Did A.K. Kraipak abolish the distinction between quasi-judicial and administrative functions?
No, but it substantially relaxed it. The Supreme Court in Kraipak observed that the distinction was becoming thin and almost imperceptible, and held that the duty to act fairly applied to administrative authorities whenever a person's rights were affected. The procedural protection of natural justice was effectively decoupled from the formal classification. The categories still exist and still matter for the grounds of review, the available writ remedies, and the intensity of review — but the gateway question of whether to apply natural justice now turns more on the substance of the impact than on the formal label.
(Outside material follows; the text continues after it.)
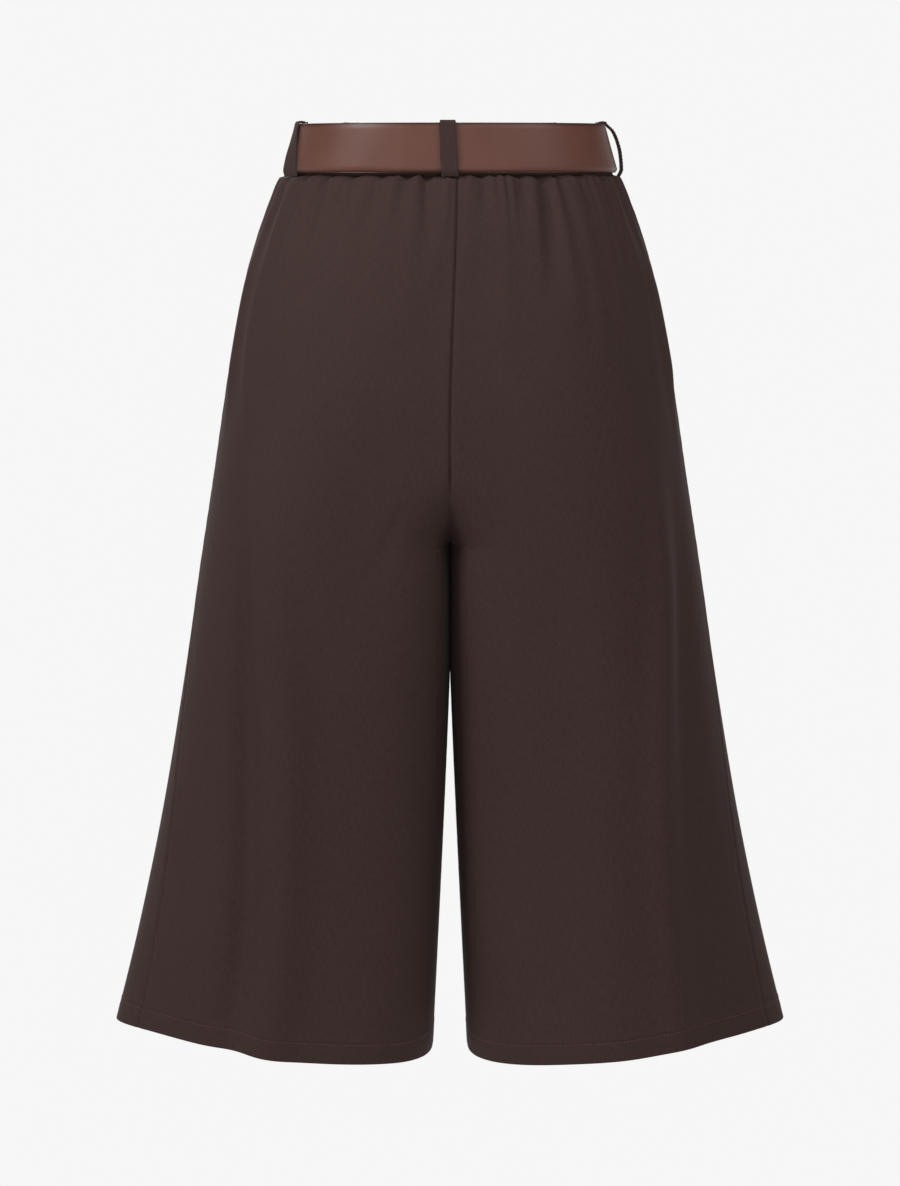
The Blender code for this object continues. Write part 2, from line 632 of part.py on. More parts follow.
def loop_route(belt, bow):
    """Over the waistband's and the belt's top edge, down outside the belt, to the waist seam."""
    top = BELT_MID_Z + BELT_WIDTH / 2 + SEAM_GAP + LOOP_CLOTH / 2
    near = BELT_OVER_BAND + belt + LOOP_CLOTH / 2 + LOOP_CLEAR
    route = [(-0.0018, top - 0.0007), (0.0, top - 0.0006), (0.0013, top), (near - 0.0014, top),
             (near - 0.0003, top - 0.0005)]
    fall_from = top - LOOP_SHOULDER
    for k in range(LOOP_STEPS + 1):
        t = k / LOOP_STEPS
        bulge = (bow - LOOP_CLEAR) * math.sin(math.pi * t ** 0.75) ** 0.7 if 0 < k < LOOP_STEPS else 0.0
        tuck = LOOP_TUCK if k == LOOP_STEPS else 0.0
        route.append((near + bulge - tuck, fall_from + (LOOP_END_Z - fall_from) * t))
    return route


def make_loops():
    for name, (place, belt, bow, lean, turn) in LOOPS.items():
        route = loop_route(belt, bow)
        tube(name, band_profile(place, route, LOOP_WIDTH, LOOP_CLOTH, False, lean, turn), SUITING)


def make_buckle_frame():
    """A plain rectangle with rounded corners, whose slim upper and lower bars clear the belt."""
    half_x, half_z = BUCKLE_HALF_WIDTH, BELT_WIDTH / 2 + SEAM_GAP + BUCKLE_TOP_BAR / 2
    path = []
    for sx, sz, start in ((1, 1, 0), (-1, 1, 1), (-1, -1, 2), (1, -1, 3)):
        for k in range(4):
            angle = math.pi / 2 * (start + k / 3)
            path.append((sx * (half_x - BUCKLE_BEND) + BUCKLE_BEND * math.cos(angle),
                         sz * (half_z - BUCKLE_BEND) + BUCKLE_BEND * math.sin(angle)))
    sections = []
    for k, (x, z) in enumerate(path):
        a, b = np.array(path[k - 1]), np.array(path[(k + 1) % len(path)])
        step = (b - a) / np.linalg.norm(b - a)
        side = np.array([step[1] * BUCKLE_SIDE_BAR, -step[0] * BUCKLE_TOP_BAR]) / 2
        section = []
        for s, d in BAR_SECTION:
            spot = np.array([x, z]) + s * side
            base = ring_point(front_place(half_x), BELT_MID_Z + spot[1], BUCKLE_OUT)
            section.append((spot[0], base[1] + d * BUCKLE_DEPTH / 2, BELT_MID_Z + spot[1]))
        sections.append(section)
    tube("buckle_frame", sections, METAL, closed=True)


def make_prong():
    """The prong leaves the side bar, humps over both layers of the belt and rests on the other bar."""
    half_x = BUCKLE_HALF_WIDTH
    bar = ring_point(front_place(half_x), BELT_MID_Z, BUCKLE_OUT)[1]
    toe = bar - BUCKLE_DEPTH / 2 - 0.0016
    run = ((half_x - 0.0034, bar + 0.0002), (half_x - 0.0066, bar - 0.0006), (0.0135, bar - 0.0034),
           (0.0085, bar - 0.0056), (0.0020, bar - 0.0066), (-0.0080, bar - 0.0052), (-0.0190, toe - 0.0004),
           (-0.0245, toe), (-0.0272, toe + 0.0006))
    sections = []
    for k, (x, y) in enumerate(run):
        a, b = np.array(run[max(k - 1, 0)]), np.array(run[min(k + 1, len(run) - 1)])
        step = (b - a) / np.linalg.norm(b - a)
        side = np.array([-step[1], step[0]]) * PRONG_THICKNESS / 2
        tall = PRONG_HALF_HEIGHT if k < len(run) - 1 else PRONG_HALF_HEIGHT * 0.6
        sections.append([(x + s * side[0], y + s * side[1], BELT_MID_Z + h * tall) for s, h in BAR_SECTION])
    tube("buckle_prong", sections, METAL)


def make_keeper():
    """A flat leather ring round both layers of the belt."""
    inner = KEEPER_CLEAR
    outer = BELT_OVER_BAND + BELT_LEATHER + TIP_LIFT[-1][1] + KEEPER_CLEAR
    tall = BELT_WIDTH / 2 + KEEPER_CLEAR
    corners = ((outer, tall), (inner, tall), (inner, -tall), (outer, -tall))
    route = [(out, BELT_MID_Z + z) for out, z in corners]
    place = front_place(KEEPER_PLACE)
    tube("belt_keeper", band_profile(place, route, KEEPER_WIDTH, KEEPER_WALL, True), LEATHER)


def cut_holes(strap):
    """The prong's slot and the belt's other punched holes."""
    for k in (-1, 0, 1, 2):
        x = FIRST_HOLE + k * HOLE_PITCH
        spot = ring_point(front_place(x), BELT_MID_Z, BELT_OVER_BAND + tip_lift(x) + BELT_LEATHER / 2)
        long, deep = (SLOT_LENGTH, SLOT_DEPTH) if k == 0 else (HOLE_SIZE, HOLE_DEPTH)
        form = bmesh.new()
        bmesh.ops.create_cone(form, cap_ends=True, segments=8, radius1=0.5, radius2=0.5, depth=1.0)
        bmesh.ops.scale(form, vec=(long, HOLE_SIZE, deep), verts=form.verts)
        along = ring_point(front_place(x + 0.001), 0, 0) - ring_point(front_place(x - 0.001), 0, 0)
        angle = math.atan2(along[1], along[0])
        bmesh.ops.rotate(form, matrix=Matrix.Rotation(math.pi / 2, 3, "X"), verts=form.verts)
        bmesh.ops.rotate(form, matrix=Matrix.Rotation(angle, 3, "Z"), verts=form.verts)
        bmesh.ops.translate(form, vec=spot, verts=form.verts)
        mesh = bpy.data.meshes.new(f"hole_{k}")
        form.to_mesh(mesh)
        form.free()
        cutter = link(f"hole_{k}", mesh, LEATHER)
        cutter.hide_render = True
        cutter.display_type = "WIRE"
        cut = strap.modifiers.new(f"hole_{k}", "BOOLEAN")
        cut.object = cutter
        cut.operation = "DIFFERENCE"


# ---- pockets ------------------------------------------------------------------------------------
BAG_TOP_Z = -0.068
BAG_DROP = 0.215
BAG_CLEAR = 0.0009            # from the front panel's inner face
BAG_THICKNESS = 0.0016
BAG_FROM = 0.955              # place w at which the bag starts, just behind the side seam
BAG_STEPS = 8


def make_pocket_bags():
    """A flat bag behind each side-seam mouth, lying inside the front panel."""
    for side in ("left", "right"):
        outer, inner = [], []
        for k in range(BAG_STEPS + 1):
            t = k / BAG_STEPS
            z = BAG_TOP_Z - BAG_DROP * t
            reach = 0.20 + 0.28 * math.sin(math.pi * (0.12 + 0.76 * t))
            outer_row, inner_row = [], []
            for j in range(BAG_STEPS + 1):
                w = BAG_FROM + reach * j / BAG_STEPS
                point = surface(w, z, side)
                normal = surface_normal(w, z, side)
                outer_row.append(point - (CLOTH + BAG_CLEAR) * normal)
                inner_row.append(point - (CLOTH + BAG_CLEAR + BAG_THICKNESS) * normal)
            outer.append(outer_row)
            inner.append(inner_row)
        wall(f"pocket_bag_{side}", np.array(outer), np.array(inner), SUITING)


def main():
    clear_scene()
    make_panels()
    make_waistband()
    cut_holes(make_belt())
    make_loops()
    make_buckle_frame()
    make_prong()
    make_keeper()
    make_pocket_bags()


main()
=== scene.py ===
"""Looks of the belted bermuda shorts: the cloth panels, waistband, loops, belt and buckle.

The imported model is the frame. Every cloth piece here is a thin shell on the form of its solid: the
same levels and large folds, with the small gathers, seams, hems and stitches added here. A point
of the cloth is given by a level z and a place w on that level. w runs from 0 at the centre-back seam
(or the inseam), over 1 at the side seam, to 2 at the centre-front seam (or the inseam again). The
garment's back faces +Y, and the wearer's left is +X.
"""
import logging
import math
from dataclasses import dataclass, field
from enum import Enum
from typing import Callable, Optional, Sequence
import bmesh
import bpy
import numpy as np
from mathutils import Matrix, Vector


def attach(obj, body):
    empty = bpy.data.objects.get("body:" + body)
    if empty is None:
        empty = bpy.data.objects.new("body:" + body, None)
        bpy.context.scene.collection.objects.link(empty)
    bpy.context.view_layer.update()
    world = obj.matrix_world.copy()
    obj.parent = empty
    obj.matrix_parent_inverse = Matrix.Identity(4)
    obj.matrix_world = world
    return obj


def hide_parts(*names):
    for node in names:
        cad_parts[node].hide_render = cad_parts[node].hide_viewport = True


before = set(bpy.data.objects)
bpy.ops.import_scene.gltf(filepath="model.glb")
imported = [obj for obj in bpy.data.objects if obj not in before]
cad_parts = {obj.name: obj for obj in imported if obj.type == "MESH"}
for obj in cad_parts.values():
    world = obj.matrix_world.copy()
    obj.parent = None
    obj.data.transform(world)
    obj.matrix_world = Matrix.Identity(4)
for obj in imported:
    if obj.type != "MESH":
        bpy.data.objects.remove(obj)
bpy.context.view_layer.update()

LOG = logging.getLogger("bermuda_shorts")
Array = np.ndarray
Colour = tuple[float, float, float]

# ---- driving sizes, in metres, as the solids have them -----------------------------
SEAM_GAP = 0.0003
MEETING = -0.00030            # how far the cloth of each half crosses the middle plane
CLOTH = 0.0013
HEM_CLOTH = 0.0026
HEM_DEPTH = 0.020
HEM_RISE = 0.021
WAIST_SEAM_Z = -0.0200
WAISTBAND_TOP_Z = 0.0178
WAIST_SHIFT = -0.0026
TOP_SHIFT = -0.0007
RING_TOP_Z = 0.0200
SHIFT_END_Z = -0.0214
SEAM_LEAN = -0.0053
LEAN_END_Z = -0.210
LEAN_REACH = 0.12
HIP_Z = -0.195
CROTCH_Z = -0.292
CROTCH_Y = -0.004
INNER_HEM_Z = -0.6845
CROTCH_CURVE = 1.3
HEM_HALF_GAP = 0.0138
TOUCH_Z = -0.376
POCKET_TOP_Z = -0.085
POCKET_LOW_Z = -0.235
POCKET_OPEN = 0.0028
WAISTBAND_CLOTH = 0.0026
BELT_WIDTH = 0.0364
BELT_MID_Z = 0.0004
BELT_LEATHER = 0.0026
BELT_OVER_BAND = 0.0016
LOOP_WIDTH = 0.0128
LOOP_CLOTH = 0.0016
TIP_LAYER = 0.0031             # how far the belt's free end lies outside the strap under it
BAND_WAVES = 22


class Side(Enum):
    """The wearer's left or right half of the garment."""

    LEFT = "left"
    RIGHT = "right"


class Part(Enum):
    """The back or the front panel of one half."""

    BACK = "back"
    FRONT = "front"


class Held(Enum):
    """How a sheet of cloth is held, in the frame's words."""

    HUNG = "hung"
    GATHERED = "gathered"
    FOLDED = "folded"


# ---- the garment's surface, one row for each level ---------------------------------
LEVEL_COLUMNS = ("z", "half_width", "back_depth", "front_depth", "back_crest", "front_crest", "corner",
                 "edge")
LEVELS = (
    (0.0200, 0.1109, 0.0900, 0.0880, 0.004, 0.004, 5.0, 2.15),
    (-0.0200, 0.1202, 0.0935, 0.0905, 0.004, 0.004, 5.0, 2.15),
    (-0.0210, 0.1275, 0.0960, 0.0915, 0.004, 0.004, 5.0, 2.15),
    (-0.0232, 0.1291, 0.0982, 0.0927, 0.005, 0.005, 5.0, 2.15),
    (-0.0275, 0.1312, 0.1000, 0.0938, 0.006, 0.006, 5.0, 2.15),
    (-0.0427, 0.1371, 0.1046, 0.0962, 0.010, 0.010, 5.0, 2.15),
    (-0.0608, 0.1436, 0.1088, 0.0985, 0.015, 0.014, 5.0, 2.15),
    (-0.0968, 0.1540, 0.1150, 0.1020, 0.025, 0.022, 5.0, 2.15),
    (-0.1330, 0.1614, 0.1195, 0.1045, 0.036, 0.032, 5.0, 2.15),
    (-0.1875, 0.1703, 0.1225, 0.1060, 0.052, 0.048, 5.0, 2.15),
    (-0.2421, 0.1783, 0.1210, 0.1050, 0.070, 0.066, 5.0, 2.15),
    (-0.3050, 0.1881, 0.1170, 0.1020, 0.088, 0.086, 5.0, 2.15),
    (-0.4073, 0.2036, 0.1100, 0.0970, 0.102, 0.102, 3.8, 2.05),
    (-0.4999, 0.2195, 0.1045, 0.0930, 0.110, 0.112, 3.3, 1.95),
    (-0.5932, 0.2392, 0.0995, 0.0895, 0.118, 0.122, 3.1, 1.85),
    (-0.6640, 0.2566, 0.0955, 0.0870, 0.124, 0.130, 3.0, 1.75),
    (-0.6900, 0.2630, 0.0940, 0.0860, 0.126, 0.132, 2.9, 1.75),
)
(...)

Does natural justice apply to quasi-legislative functions?
Generally not. The making of rules of general application is treated like primary legislation — the executive consults whom it wishes when it frames a policy, and there is no entitlement to a hearing for every person affected. Statutory consultation or laying requirements, where the empowering Act provides them, must be complied with, but the principles of natural justice in their classical form do not attach to rule-making. The exception is rare cases where the rule-making is in substance a determination of specific rights wearing the formal label of legislation.
Why does the classification of administrative functions still matter after Kraipak?
For three reasons. First, the grounds of judicial review still differ by category — quasi-legislative action is reviewed mainly for ultra vires and arbitrariness, quasi-judicial action additionally for breach of natural justice and error of law, purely administrative action for mala fides and irrelevant considerations. Second, the historical correspondence between writs and categories — certiorari for quasi-judicial action, mandamus for public duty, prohibition for jurisdiction — though loosened, has not disappeared. Third, courts apply different intensities of review depending on the category, with policy and broad discretion attracting greater deference than rights-affecting determinations.